大学入試の前日に食べたのと同じそれは、変わらず美味しかった。衣がサクサクしていて、キャベツと交互に食べると食感が楽しい。熱くて、はふはふ言いながら口に運んだ。こういうときに赤だしを選ぶところはずっと前から変わっていない。ソースを選んだわたしと、おろしを選んだ母とで1切れずつ交換する。おいしい。たったそれだけでよかった。


そしてそのままスーパーに行って、一緒にあれやこれや買い物をして、わたしを家に送り届けてそのまま何事もなかったように実家に帰ったのだ。

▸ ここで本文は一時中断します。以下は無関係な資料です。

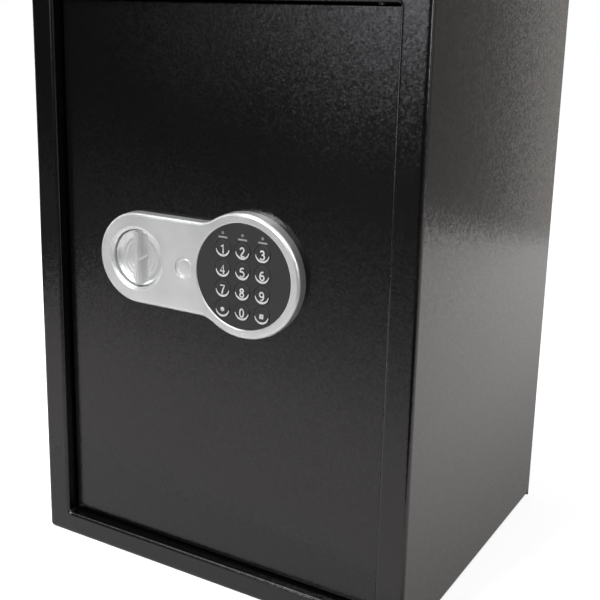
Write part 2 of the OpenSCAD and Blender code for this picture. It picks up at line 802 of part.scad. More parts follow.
// A slot along X, from the middle of one round end to the other.
module slot(length, wide, high) {
    cylinder(d = wide, h = high);
    translate([length, 0, 0]) cylinder(d = wide, h = high);
    translate([0, -wide/2, 0]) cube([length, wide, high]);
}

module bolt_carrier() color(steel) on_door() difference() {
    translate([0, 0, carrier_z - carrier_t]) {
        translate([carrier_left, lock_z - carrier_h/2, 0])
            cube([carrier_right - carrier_left, carrier_h, carrier_t]);
        translate([carrier_right - eps, arm_low, 0])
            cube([tooth_x + tooth_w - carrier_right + eps, arm_h, carrier_t]);
        translate([tooth_x, tooth_low, 0]) cube([tooth_w, arm_low - tooth_low + eps, carrier_t]);
    }
    translate([knob_x + bolt_stroke/2, lock_z + cam_pin_r*cos(45) - 0.6, carrier_z - carrier_t - 1])
        rotate(90) slot(cam_pin_r*(1 - cos(45)) + 1.2, slot_w, carrier_t + 2);
    for (s = [-1, 1]) translate([post_x, lock_z + s*post_y, carrier_z - carrier_t - 1])
        slot(bolt_stroke, post_d + 0.6, carrier_t + 2);
    for (s = [-1, 1]) translate([carrier_left + bolt_lap/2, lock_z + s*bolt_pitch/2,
            carrier_z - carrier_t - 1]) cylinder(d = bolt_screw_d + 2*pin_fit, h = carrier_t + 2);
}

module locking_bolts() color(zinc) on_door() for (s = [-1, 1])
    translate([bolt_tip, lock_z + s*bolt_pitch/2, bolt_z]) rotate([0, 90, 0]) difference() {
        union() {
            cylinder(d1 = bolt_d - 2*bolt_taper, d2 = bolt_d, h = bolt_taper);
            translate([0, 0, bolt_taper]) cylinder(d = bolt_d, h = bolt_l - bolt_taper);
        }
        translate([carrier_z < bolt_z ? bolt_z - carrier_z : 0, -bolt_d, bolt_l - bolt_lap - 0.3])
            cube([bolt_d, 2*bolt_d, bolt_lap + 1]);
        translate([0, 0, bolt_l - bolt_lap/2]) rotate([0, 90, 0])
            cylinder(d = bolt_screw_d + 2*pin_fit, h = bolt_d);
    }

module bolt_screws() color(zinc) on_door() for (s = [-1, 1])
    translate([carrier_left + bolt_lap/2, lock_z + s*bolt_pitch/2, carrier_z - carrier_t]) {
        cylinder(d = bolt_screw_d, h = carrier_t + 6);
        translate([0, 0, -bolt_head_h]) cross_head(cam_screw_head, bolt_head_h, bolt_slot_w);
    }

module bolt_guides() color(steel) on_door() for (s = [-1, 1])
    translate([chan_left + channel_t, lock_z + s*bolt_pitch/2, 0]) difference() {
        translate([0, -bolt_d/2 - guide_foot, bolt_z - bolt_d/2 - guide_wall])
            cube([guide_t, bolt_d + 2*guide_foot, -door_t - bolt_z + bolt_d/2 + guide_wall]);
        translate([-1, 0, bolt_z]) rotate([0, 90, 0])
            cylinder(d = bolt_d + 2*slide_fit, h = guide_t + 2);
    }

module carrier_posts() color(zinc) on_door() for (s = [-1, 1])
    translate([post_x, lock_z + s*post_y, 0]) {
        translate([0, 0, carrier_z + air]) cylinder(d = post_d + 4, h = -door_t - carrier_z - air);
        translate([0, 0, carrier_z - carrier_t - air - eps])
            cylinder(d = post_d, h = carrier_t + 2*air + 2*eps);
        translate([0, 0, carrier_z - carrier_t - air - post_head_t])
            cylinder(d = post_d + 6, h = post_head_t);
    }

module solenoid_frame() color("#54606a") on_door() difference() {
    translate([plunger_x - solenoid_w/2, solenoid_low, solenoid_back])
        cube([solenoid_w, solenoid_h, -door_t - solenoid_back]);
    translate([plunger_x, solenoid_low + solenoid_h + 1, plunger_z])
        rotate([90, 0, 0]) cylinder(d = plunger_d + 0.6, h = solenoid_h - 1);
}

module plunger() color(zinc) on_door() translate([plunger_x, 0, plunger_z]) {
    translate([0, plunger_tip, 0]) rotate([90, 0, 0]) cylinder(d = plunger_d, h = plunger_tip - plunger_low);
    translate([0, collar_z + collar_t, 0]) rotate([90, 0, 0]) cylinder(d = collar_d, h = collar_t);
}

// The coil spring: a ring of points swept up a helix, with closed flat ends.
function coil_point(ring, k) =
    let(turn = 360*spring_turns*ring/spring_rings,
        rise = spring_low + spring_wire/2
            + (spring_high - spring_low - spring_wire)*ring/spring_rings,
        side = 360*k/6,
        reach = spring_r + spring_wire/2*cos(side))
    [reach*cos(turn), rise + spring_wire/2*sin(side), reach*sin(turn)];
spring_rings = spring_turns*14;

module plunger_spring() color(zinc) on_door() translate([plunger_x, 0, plunger_z])
    polyhedron(
        points = [for (ring = [0:spring_rings], k = [0:5]) coil_point(ring, k)],
        faces = concat(
            [[for (k = [0:5]) k]],
            [for (ring = [0:spring_rings - 1], k = [0:5], half = [0, 1])
                let(a = 6*ring + k, b = 6*ring + (k + 1) % 6)
                half == 0 ? [a, a + 6, b] : [b, a + 6, b + 6]],
            [[for (k = [5:-1:0]) 6*spring_rings + k]]));

module override_cover() color(silver) on_door() translate([override_x, override_z, 0]) {
    translate([0, 0, cap_seat + 0.1]) cylinder(d = cap_d, h = panel_t - cap_seat - 0.1);
    translate([0, 0, panel_t - eps]) cylinder(d1 = cap_d, d2 = cap_d - 3*cap_rise, h = cap_rise);
    translate([0, 0, cylinder_top + cap_room]) difference() {
        cylinder(d = cap_stem_d, h = cap_seat + 0.2 - cylinder_top - cap_room);
        translate([0, 0, -1]) cylinder(d = cap_stem_d - 2.4, h = cap_hollow + 1);
    }
}

module override_cylinder() color("#b9a36a") on_door() translate([override_x, override_z, 0])
    difference() {
        union() {
            translate([0, 0, cylinder_low]) cylinder(d = cylinder_d, h = cylinder_top - cylinder_low);
            cylinder(d = cylinder_d + 3, h = cylinder_flange_t);
        }
        translate([0, 0, cylinder_low - 1]) cylinder(d = plug_d + 2*pin_fit, h = 40);
    }

module cylinder_nut() color(zinc) on_door() translate([override_x, override_z, -door_t - nut_t])
    difference() {
        cylinder(d = cylinder_d + 8, h = nut_t, $fn = 6);
        translate([0, 0, -1]) cylinder(d = cylinder_d + 2*pin_fit, h = nut_t + 2);
    }

module override_plug() color("#c9b277") on_door() translate([override_x, override_z, 0]) {
    difference() {
        translate([0, 0, cylinder_low - plug_gap]) cylinder(d = plug_d, h = cylinder_top - cylinder_low);
        translate([-keyway[0]/2, -keyway[1]/2, cylinder_top - keyway[2]])
            cube([keyway[0], keyway[1], keyway[2] + 1]);
    }
    translate([0, 0, cylinder_low - plug_gap - override_cam_t - 1])
        cylinder(d = tail_d, h = override_cam_t + 2);
}

module override_cam() color(zinc) on_door()
    translate([override_x, override_z, cylinder_low - plug_gap - override_cam_t]) difference() {
        union() {
            cylinder(d = tail_d + 7, h = override_cam_t);
            rotate(cam_rest) slot(override_arm, cam_arm_w, override_cam_t);
        }
        translate([0, 0, -1]) cylinder(d = tail_d + 2*pin_fit, h = override_cam_t + 2);
    }

module control_board() color("#1f5a3a") on_door() translate([pcb_x, pcb_low, pcb_z - board_t]) {
    difference() {
        cube([pcb_w, pcb_h, board_t]);
        for (x = pcb_screw_x, y = pcb_screw_y) translate([x, y, -1])
            cylinder(d = pcb_screw_d + 2*hole_slack, h = board_t + 2);
    }
    translate([chip_at[0], chip_at[1], -chip_t]) cube([chip_w, chip_w, chip_t + eps]);
    translate([buzzer_at[0], buzzer_at[1], -buzzer_h]) cylinder(d = buzzer_d, h = buzzer_h + eps);
    translate([socket_at[0], socket_at[1], -socket_h]) cube([socket_w, 2*socket_w, socket_h + eps]);
    translate([reset_x - pcb_x - switch_w/2, reset_z - pcb_low - switch_w/2, -switch_h])
        cube([switch_w, switch_w, switch_h + eps]);
    translate([capacitor_at[0], capacitor_at[1], -capacitor_h])
        cylinder(d = capacitor_d, h = capacitor_h + eps);
}

module board_standoffs() color(zinc) on_door()
    for (x = pcb_screw_x, y = pcb_screw_y) translate([pcb_x + x, pcb_low + y, pcb_z - board_t]) {
        translate([0, 0, board_t]) cylinder(d = standoff_d, h = -door_t - pcb_z);
        cylinder(d = pcb_screw_d, h = board_t + eps);
        translate([0, 0, -screw_head_h]) cylinder(d = 1.8*pcb_screw_d, h = screw_head_h);
    }

module ribbon_cable() color("#b8b9bd") on_door()
    translate([pad_x - ribbon_w/2, lock_z - ribbon_t/2, pcb_z])
        cube([ribbon_w, ribbon_t, board_top - board_t - pcb_z]);

module wire_leads() color("#a02020") on_door() {
    for (x = tray_lead_x) translate([tray_x + x, tray_low, pcb_z + lead_d/2])
        rotate([90, 0, 0]) cylinder(d = lead_d, h = tray_low - pcb_low - pcb_h + lead_lap);
    for (y = coil_lead_y) translate([plunger_x + solenoid_w/2, pcb_low + y, pcb_z + lead_d/2])
        rotate([0, 90, 0]) cylinder(d = lead_d, h = pcb_x - plunger_x - solenoid_w/2 + lead_lap);
}

module battery_tray() color("#1e1e1f") on_door() difference() {
    union() {
        translate([tray_x - tray_w/2, tray_low, chamber_z]) cube([tray_w, tray_h, tray_d]);
        translate([tray_x - tray_w/2 - tray_flange, tray_low - tray_flange, chamber_z])
            cube([tray_w + 2*tray_flange, tray_h + 2*tray_flange, 1.4]);
    }
    translate([tray_x - tray_w/2 + tray_wall, tray_low + tray_wall, chamber_z - 1])
        cube([tray_w - 2*tray_wall, tray_h - 2*tray_wall, tray_d - tray_wall + 1]);
}

function battery_x(k) = tray_x + (k - (battery_count - 1)/2)*(battery_d + 0.6);

module batteries() color("#c08a2e") on_door() for (k = [0:battery_count - 1])
    translate([battery_x(k), 0, tray_z - tray_wall - battery_d/2 - 0.2]) {
        up = k % 2 == 0;
        translate([0, tray_low + tray_h/2 + battery_l/2 - (up ? 1 : 0), 0])
            rotate([90, 0, 0]) cylinder(d = battery_d, h = battery_l - 1);
        translate([0, tray_low + tray_h/2 + (up ? battery_l/2 : cell_cap_h - battery_l/2), 0])
            rotate([90, 0, 0]) cylinder(d = cell_cap_d, h = cell_cap_h);
    }

module battery_contacts() color(zinc) on_door() for (k = [0:battery_count - 1], end = [0, 1])
    translate([battery_x(k) - contact_w/2,
            end == 0 ? tray_low + tray_wall : tray_low + tray_h - tray_wall - contact_t,
            tray_z - tray_wall - battery_d/2 - contact_w/2 - 0.2]) cube([contact_w, contact_t, contact_w]);

module battery_lid() color("#1a1a1b") on_door()
    translate([tray_x, tray_low + tray_h/2, chamber_z - cover_t - lid_gap - lid_t]) {
        translate([-tray_w/2 - tray_flange, -tray_h/2 - 4, 0])
            cube([tray_w + 2*tray_flange, tray_h + 8, lid_t]);
        for (k = [0:3]) translate([-lid_rib_w/2, -tray_h/2 + 4 + lid_rib_pitch*k, -lid_rib_h])
            cube([lid_rib_w, lid_rib_t, lid_rib_h + eps]);
    }

module reset_button() color("#a8231c") on_door() translate([reset_x, reset_z, 0]) {
    translate([0, 0, chamber_z - cover_t - reset_out])
        cylinder(d = reset_d, h = cover_t + reset_out + air + eps);
    translate([0, 0, chamber_z + air]) cylinder(d = reset_d + 3, h = reset_step + 0.1 - air);
    translate([0, 0, chamber_z + reset_step])
        cylinder(d = reset_d/2,
            h = pcb_z - board_t - switch_h - reset_travel - air - chamber_z - reset_step);
}

cabinet_shell();
front_frame();
back_panel();
hinge_brackets();
shelf();
shelf_supports();
floor_mat();
door_plate();
door_channel();
hinge_blocks();
hinge_pins();
inner_cover();
cover_screws();
panel_housing();
panel_bolts();
keypad_fascia();
keypad_board();
indicator_lenses();
key_1();
key_2();
key_3();
key_4();
key_5();
key_6();
key_7();
key_8();
key_9();
key_star();
key_0();
key_hash();
knob();
knob_spindle();
knob_bush();
bolt_cam();
cam_screw();
bolt_carrier();
locking_bolts();
bolt_screws();
bolt_guides();
carrier_posts();
solenoid_frame();
plunger();
plunger_spring();
override_cover();
override_cylinder();
cylinder_nut();
override_plug();
override_cam();
control_board();
board_standoffs();
ribbon_cable();
wire_leads();
battery_tray();
batteries();
battery_contacts();
battery_lid();
reset_button();
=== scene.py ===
import json
import math

import bmesh
import bpy
from mathutils import Matrix, Vector
from mathutils.geometry import tessellate_polygon


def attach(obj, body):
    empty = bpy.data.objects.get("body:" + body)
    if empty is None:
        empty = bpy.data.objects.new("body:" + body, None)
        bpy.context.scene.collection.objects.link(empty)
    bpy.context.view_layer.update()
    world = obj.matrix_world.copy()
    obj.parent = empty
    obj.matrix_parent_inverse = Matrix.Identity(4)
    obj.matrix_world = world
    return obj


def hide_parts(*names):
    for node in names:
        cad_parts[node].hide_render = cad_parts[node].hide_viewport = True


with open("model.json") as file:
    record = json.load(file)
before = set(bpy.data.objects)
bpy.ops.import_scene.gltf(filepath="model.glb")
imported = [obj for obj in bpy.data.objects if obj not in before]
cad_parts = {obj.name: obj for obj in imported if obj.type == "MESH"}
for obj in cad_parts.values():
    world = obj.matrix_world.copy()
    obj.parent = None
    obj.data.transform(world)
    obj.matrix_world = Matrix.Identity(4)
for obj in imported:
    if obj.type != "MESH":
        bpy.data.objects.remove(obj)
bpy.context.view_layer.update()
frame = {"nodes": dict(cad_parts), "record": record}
nodes = frame["nodes"]
print("frame loaded:", len(nodes), "nodes")

# Lengths are in millimetres, as in the part's source, until mm() turns them into metres.
# The cabinet, the door and the lock come first, because other pieces take their places from them.
cabinet = dict(width=350.0, depth=310.0, height=500.0, sheet=2.0, frameWidth=20.5, sideWidth=23.5,
               outerBend=4.0, innerBend=3.0, longBend=4.5, leastCorner=0.3, openingCorner=3.0,
               reveal=18.0, flat=0.4, anchorPitch=200.0, anchorWide=12.0, drill=12.0)
door = dict(recess=11.0, thick=4.0, gap=2.0, edge=1.2, flat=0.4, corner=1.5, knobHole=7.1,
            lockHole=8.1, drill=20.0)
lock = dict(knobX=-70.0, padX=31.0, up=272.5, thick=10.0, knobEnd=38.0, padEnd=50.0, neck=24.0)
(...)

「今日の我が家のごはん」と時折送られてくる食事の写真に「それどうやって作るの?」と返すことが増えたのも、実家から母がお醤油とお味噌、白だしを送ってくれるようになったのも、思い返せばこの日がきっかけだった。



 今年で一人暮らしは6年目に突入した。母が作ってくれていて好きだったものは、なんとなくある程度作れるようになった。今となってはトンカツも、それに合う汁物も、難なく作れる。
母も「帰ってきたところで、食べたいウチの味はほとんど作れるだろうしね」と話すようになった。
それでもやっぱり母がつくるご飯のほうが美味しい。それは「誰かが作ってくれる料理だから」ということだけではない気がする。


 あの日「帰ってきたらたくさん作るね」などと言って母がわたしのメールを読み過ごしていたら。
家に来て手料理を振る舞ってくれていたら。

もしかするとわたしは耐えきれずに実家に戻ってしまったかもしれない。もう無理だと大学を辞めてしまったかもしれない。それは分からない。

ホームシック以外の理由で大学を辞めたいことは何度かあったけれど、卵かけご飯は美味しく食べられるようになった。食べたいものを食べたいときに作れるようにはなった。

 だからこそ、トンカツを食べるだけでまた実家に帰って行ったあの日の母には、ほんとうに感謝している。あの日のことはぜったいに忘れないでいようと思うし、忘れるつもりもない。普段はこんなこと、恥ずかしくて言えないけれど。


「トンカツ美味しかったね〜!
高速道路のレーン間違えて料金所のおじさん困らせてしまった。それ以外はバッチリだったのでいつでも行けちゃう!」


 あの日の夜、そんなメールをいつも通りの絵文字と一緒に送ってきた母はわたしにとって、姉で親友でいちばん尊敬する人だ。これは間違いなく。
きっと、離れていても、歳を重ねても、ずっと。